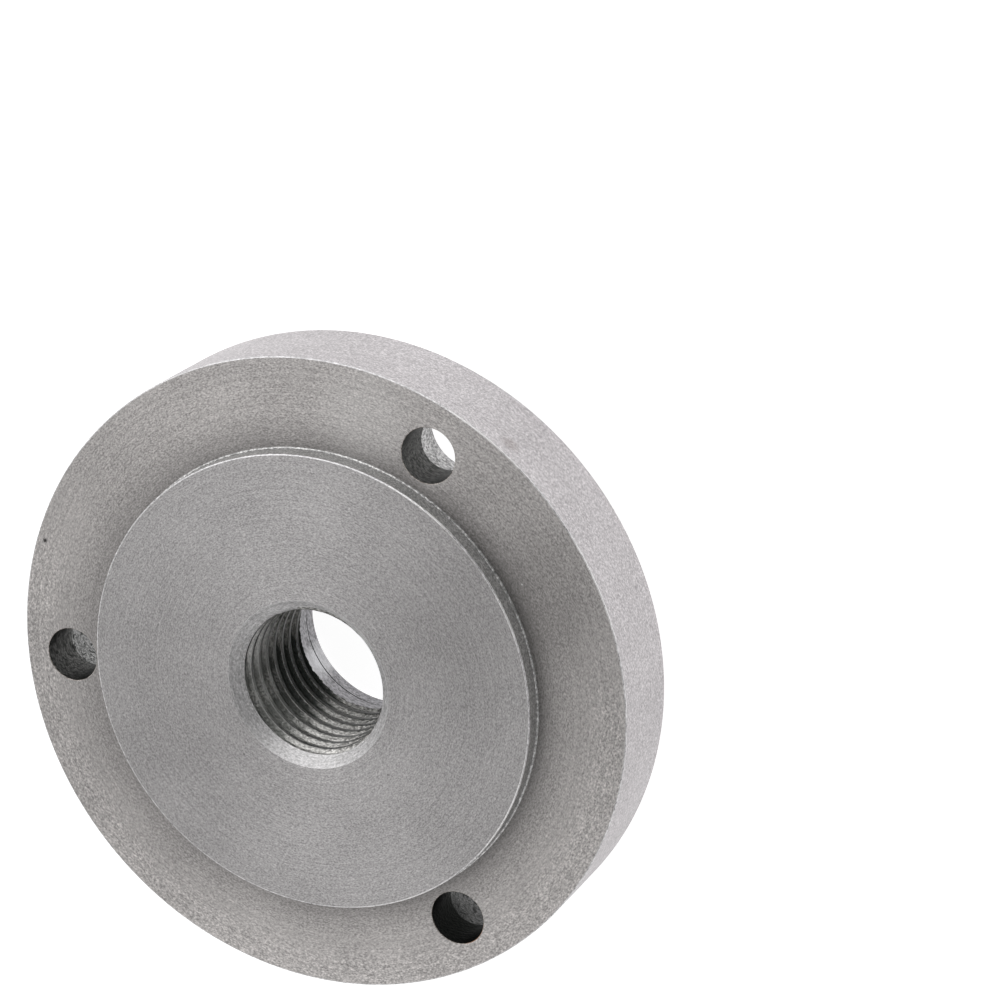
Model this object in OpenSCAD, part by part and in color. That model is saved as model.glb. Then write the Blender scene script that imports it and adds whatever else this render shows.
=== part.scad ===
// Threaded adapter that carries a plain back lathe chuck on a screwed spindle nose.
// One turned and drilled piece of iron. Millimetres.
// It stands on its hub: Z runs along the bore, up towards the chuck,
// and the origin is the centre of the hub's end face.

/* [Flange] */
// Diameter of the flange, the same as the chuck it carries
flange_d = 100; // [90:0.5:120]
// Thickness of the flange between its two faces
flange_t = 16; // [13:0.5:20]
// Sharp edge taken off on the chuck side of the rim
flange_front_break = 0.3; // [0.1:0.1:1]
// Chamfer on the hub side of the rim
flange_back_chamfer = 0.6; // [0.1:0.1:0.7]

/* [Register] */
// Width of the flange that the chuck seats on, from the rim in to the register
seat_w = 14; // [13:0.25:18]
// Height of the register above the flange
register_h = 2.8; // [2:0.1:6]
// Sharp edge taken off round the register
register_break = 0.2; // [0.1:0.1:1]
// Root radius left by the tool where the register meets the flange
register_root_r = 0.3; // [0.1:0.1:0.6]

/* [Hub] */
// Diameter of the hub
hub_d = 56.5; // [46:0.5:62]
// Height of the hub below the flange
hub_h = 10; // [8:0.5:20]
// Chamfer round the hub's end face
hub_chamfer = 1.6; // [0.5:0.1:3]
// Step out at the foot of the hub, where the turning tool stopped
foot_step = 0.25; // [0.1:0.05:1]
// Height of that step, measured from the flange
foot_h = 2.4; // [1.8:0.1:4]
// Root radius where the foot meets the flange
foot_root_r = 0.7; // [0.3:0.1:1.5]

/* [Spindle thread] */
// Outside diameter of the spindle thread that screws in, one inch
thread_d = 25.4; // [22:0.1:26]
// Pitch of the thread, ten turns to the inch
thread_pitch = 2.54; // [1.5:0.01:3.2]
// How far the countersink at the chuck end stands outside the thread
sink_clear = 0.6; // [0.2:0.1:2]
// Depth of that countersink along the bore
sink_depth = 1.5; // [0.5:0.1:3]

/* [Spindle recess] */
// Clearance on radius of the plain recess over the spindle thread
recess_clear = 0.4; // [0.1:0.05:1.5]
// Depth of the recess from the hub's end face, before its lead in cone
recess_depth = 6.3; // [4:0.1:9]
// Extra radius of the relief at the mouth of the recess
relief_step = 0.2; // [0.1:0.05:1]
// Depth of the relief from the hub's end face
relief_depth = 2.8; // [1:0.1:3.5]
// Sharp edge taken off at the mouth of the relief
relief_break = 0.15; // [0.05:0.05:0.8]

/* [Chuck screws] */
// How many screws hold the chuck
screw_count = 3; // [3:1:6]
// From the rim in to the middle of each screw hole
screw_inset = 8; // [7.75:0.25:9]
// Clearance hole for an 8 mm screw
screw_hole_d = 8.5; // [6:0.1:9]
// Counterbore for the head of the screw
head_d = 13.5; // [11:0.1:13.8]
// Depth of the counterbore from the hub side of the flange
head_depth = 9; // [6:0.5:11]
// Sharp edge taken off at the mouths of the holes
hole_break = 0.2; // [0.05:0.05:0.3]

/* [Hidden] */

$fn = 144;
// A cut runs this far past the face that it opens
past = 1;
// Straight facets in a quarter of a root radius
root_steps = 6;
// Depth of a 60 degree thread's inner crest, as a share of the pitch
crest_share = 0.54127;

iron = [0.56, 0.555, 0.55];

flange_r = flange_d / 2;
register_r = flange_r - seat_w;
screw_circle_r = flange_r - screw_inset;
hub_r = hub_d / 2;
foot_r = hub_r + foot_step;

thread_r = thread_d / 2;
thread_crest_r = thread_r - crest_share * thread_pitch;
sink_r = thread_r + sink_clear;
recess_r = thread_r + recess_clear;
relief_r = recess_r + relief_step;
// The cone from the recess down to the thread's crests slopes at 45 degrees
lead_in_z = recess_depth + recess_r - thread_crest_r;

flange_face_z = hub_h + flange_t;
top_z = flange_face_z + register_h;

// Points along an arc, from angle a0 to angle a1
function arc(centre, r, a0, a1) = [
    for (i = [0 : root_steps])
        let (a = a0 + (a1 - a0) * i / root_steps)
        centre + r * [cos(a), sin(a)]
];

// Outside of the turned section, from the hub's end face up to the register
function outside() = concat(
    [
        [hub_r - hub_chamfer, 0],
        [hub_r, hub_chamfer],
        [hub_r, hub_h - foot_h],
        [foot_r, hub_h - foot_h]
    ],
    arc([foot_r + foot_root_r, hub_h - foot_root_r], foot_root_r, 180, 90),
    [
        [flange_r - flange_back_chamfer, hub_h],
        [flange_r, hub_h + flange_back_chamfer],
        [flange_r, flange_face_z - flange_front_break],
        [flange_r - flange_front_break, flange_face_z]
    ],
    arc([register_r + register_root_r, flange_face_z + register_root_r], register_root_r, 270, 180),
    [
        [register_r, top_z - register_break],
        [register_r - register_break, top_z]
    ]
);

// Bore of the turned section, from the register down to the hub's end face
function bore() = [
    [sink_r, top_z],
    [thread_crest_r, top_z - sink_depth],
    [thread_crest_r, lead_in_z],
    [recess_r, recess_depth],
    [recess_r, relief_depth],
    [relief_r, relief_depth],
    [relief_r, relief_break],
    [relief_r + relief_break, 0]
];

// What the lathe leaves: flange, register, hub and bore in one setting
module turned_blank() {
    rotate_extrude()
        polygon(concat(outside(), bore()));
}

// One screw hole with its counterbore, along Z at the flange
module screw_hole() {
    hole_r = screw_hole_d / 2;
    head_r = head_d / 2;
    translate([0, 0, hub_h])
        cylinder(h = flange_t + past, r = hole_r);
    translate([0, 0, hub_h - past])
        cylinder(h = past + head_depth, r = head_r);
    // Deburred mouths on both faces
    translate([0, 0, hub_h - past])
        cylinder(h = past + hole_break, r1 = head_r + hole_break + past, r2 = head_r);
    translate([0, 0, flange_face_z - hole_break])
        cylinder(h = past + hole_break, r1 = hole_r, r2 = hole_r + hole_break + past);
}

// The whole adapter: turned, then drilled and counterbored for the chuck screws
module adapter_body() {
    color(iron)
        difference() {
            turned_blank();
            for (i = [0 : screw_count - 1])
                rotate(i * 360 / screw_count)
                    translate([screw_circle_r, 0, 0])
                        screw_hole();
        }
}

adapter_body();
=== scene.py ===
"""Looks of a threaded chuck adapter: one turned, threaded and drilled piece of iron, lying on its hub."""

import math

import bmesh
import bpy
from mathutils import Matrix, Vector, noise


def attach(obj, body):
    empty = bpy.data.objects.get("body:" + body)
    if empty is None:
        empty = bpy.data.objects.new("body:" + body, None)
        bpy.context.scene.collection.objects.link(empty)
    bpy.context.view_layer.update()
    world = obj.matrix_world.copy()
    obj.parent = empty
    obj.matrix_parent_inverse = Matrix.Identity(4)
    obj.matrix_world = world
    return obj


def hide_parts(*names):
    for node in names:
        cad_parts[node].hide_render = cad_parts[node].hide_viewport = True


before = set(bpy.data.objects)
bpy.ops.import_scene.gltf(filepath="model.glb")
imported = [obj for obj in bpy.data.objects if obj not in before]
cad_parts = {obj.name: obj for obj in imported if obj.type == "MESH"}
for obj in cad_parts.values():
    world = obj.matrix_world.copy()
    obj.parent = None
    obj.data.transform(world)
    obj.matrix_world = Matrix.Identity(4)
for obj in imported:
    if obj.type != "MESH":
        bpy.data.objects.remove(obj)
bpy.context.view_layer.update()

# Lengths below are in millimetres, and the model is in metres
MM = 0.001

# The turned section as corners: radius, height, how far the corner is rounded,
# the finish of that rounding, and the finish of the wall that leads on from it.
# It runs up the outside from the hub's end face, and back down the bore.
SECTION = (
    (26.65, 0.0, 0.15, "rubbed edge", "turned hub"),
    (28.25, 1.6, 0.15, "rubbed edge", "turned hub"),
    (28.25, 7.6, 0.04, "turned hub", "turned hub"),
    (28.5, 7.6, 0.08, "rubbed edge", "turned hub"),
    (28.5, 10.0, 0.7, "eased mouth", "faced back"),
    (49.4, 10.0, 0.12, "rubbed edge", "turned rim"),
    (50.0, 10.6, 0.12, "rubbed edge", "turned rim"),
    (50.0, 26.0, 0.17, "rubbed edge", "faced flange"),
    (36.0, 26.0, 0.28, "root line", "register side"),
    (36.0, 28.8, 0.24, "rubbed edge", "faced register"),
    (13.3, 28.8, 0.08, "rubbed edge", "eased mouth"),
    (11.325, 27.3, 0.05, "oiled thread in painted shade", "thread crest"),
    (11.325, 8.075, 0.05, "thread crest", "eased mouth"),
    (13.1, 6.3, 0.05, "bored recess", "bored recess"),
    (13.1, 2.8, 0.03, "bored recess", "bored recess"),
    (13.5, 2.8, 0.03, "bored recess", "bored recess"),
    # The slope of the small undercut is painted dark, as painted shade
    (13.5, 2.45, 0.03, "bored recess", "oiled thread in painted shade"),
    (13.3, 2.28, 0.02, "bored recess", "bored recess"),
    (13.3, 0.0, 0.15, "rubbed edge", "faced register"),
)
# Steps in a rounded corner, and columns round the whole adapter
CORNER_STEPS = 4
COLUMNS = 360

HUB_HEIGHT = 10.0
FLANGE_FACE = 26.0

# Thread of the spindle nose, right hand, ten turns to the inch
PITCH = 2.54
CREST_RADIUS = 11.325
# Height of one groove's middle where the thread crosses +X, and the turns cut below and above it
THREAD_START = 22.67
THREAD_TURNS_FROM = -8
THREAD_TURNS_TO = 3
# The cutter's outline over one turn: distance along the bore from the groove's middle, radius,
# and the finish that it leaves from there to the next point
# The root and lower flank of each groove are oiled and painted dark as painted shade
CUTTER = (
    (-1.27, 11.0, "thread crest"),
    (-1.1, 11.27, "worn edge with painted highlight"),
    (-0.88, 11.42, "cut thread"),
    (-0.55, 11.93, "oiled thread in painted shade"),
    (-0.33, 12.3, "oiled thread in painted shade"),
    (-0.22, 12.5, "oiled thread in painted shade"),
    (-0.12, 12.64, "oiled thread in painted shade"),
    (0.12, 12.64, "oiled thread in painted shade"),
    (0.22, 12.5, "oiled thread in painted shade"),
    (0.87, 11.41, "oiled thread in painted shade"),
    (0.92, 11.31, "thread crest"),
    (1.03, 11.2, "thread crest"),
)
# The points of the cutter this far from the groove's middle lie on the edge of a crest. They are
# torn together, as a point at CREST_HALF would be.
CREST_EDGE = (0.75, 1.2)
CREST_HALF = 0.9
# The crests are torn by up to this much where the tool dragged, and by a share of it along the bore
CREST_TEAR = 0.09
TEAR_ALONG = 0.5
# Fineness of the patches of tearing and of its two roughnesses, and its least and most share
TEAR_PATCH = 0.35
TEAR_ROUGH = (2.3, 5.1)
TEAR_LEAST = 0.25
TEAR_MOST = 1.5
# Height at which the thread runs out into the recess
THREAD_END = 8.075
# Above this height the countersink has turned the thread away, out to this radius
MOUTH_FROM = 27.3
MOUTH_RADIUS = 13.2
# How much more the run out is torn than the crests are, and how near to it a point has to be
END_TEAR = 4.0
END_NEAR = 0.1

# Screw holes, and the counterbores that sink the heads of the screws up to HEAD_SEAT
SCREW_COUNT = 3
SCREW_CIRCLE = 42.0
HOLE_RADIUS = 4.25
HEAD_RADIUS = 6.75
HEAD_SEAT = 19.0
# How far each counterbore stands off its screw hole in X and Y: the last one was drilled a little aside
HEAD_SHIFTS = ((0.0, 0.0), (0.0, 0.0), (0.33, -0.13))
# How far their mouths are eased, and the corner left at the bottom of a counterbore
HOLE_BREAK = 0.1
HEAD_BREAK = 0.03
HEAD_CORNER = 0.1
# A drill runs this far past the face that it opens, and flares by this much there
DRILL_PAST = 1.0
DRILL_FLARE = 0.1
HOLE_COLUMNS = 96

# Faces that meet at more than this angle keep a sharp edge
SHARP_ANGLE = math.radians(32)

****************

### Problem to work on
Everything from the line containing "the chuck screws" down to the line containing "for node in" should be repeated exactly, with both end lines kept and no other lines added.

### Reply
// The whole adapter: turned, then drilled and counterbored for the chuck screws
module adapter_body() {
    color(iron)
        difference() {
            turned_blank();
            for (i = [0 : screw_count - 1])
                rotate(i * 360 / screw_count)
                    translate([screw_circle_r, 0, 0])
                        screw_hole();
        }
}

adapter_body();
=== scene.py ===
"""Looks of a threaded chuck adapter: one turned, threaded and drilled piece of iron, lying on its hub."""

import math

import bmesh
import bpy
from mathutils import Matrix, Vector, noise


def attach(obj, body):
    empty = bpy.data.objects.get("body:" + body)
    if empty is None:
        empty = bpy.data.objects.new("body:" + body, None)
        bpy.context.scene.collection.objects.link(empty)
    bpy.context.view_layer.update()
    world = obj.matrix_world.copy()
    obj.parent = empty
    obj.matrix_parent_inverse = Matrix.Identity(4)
    obj.matrix_world = world
    return obj


def hide_parts(*names):
    for node in names:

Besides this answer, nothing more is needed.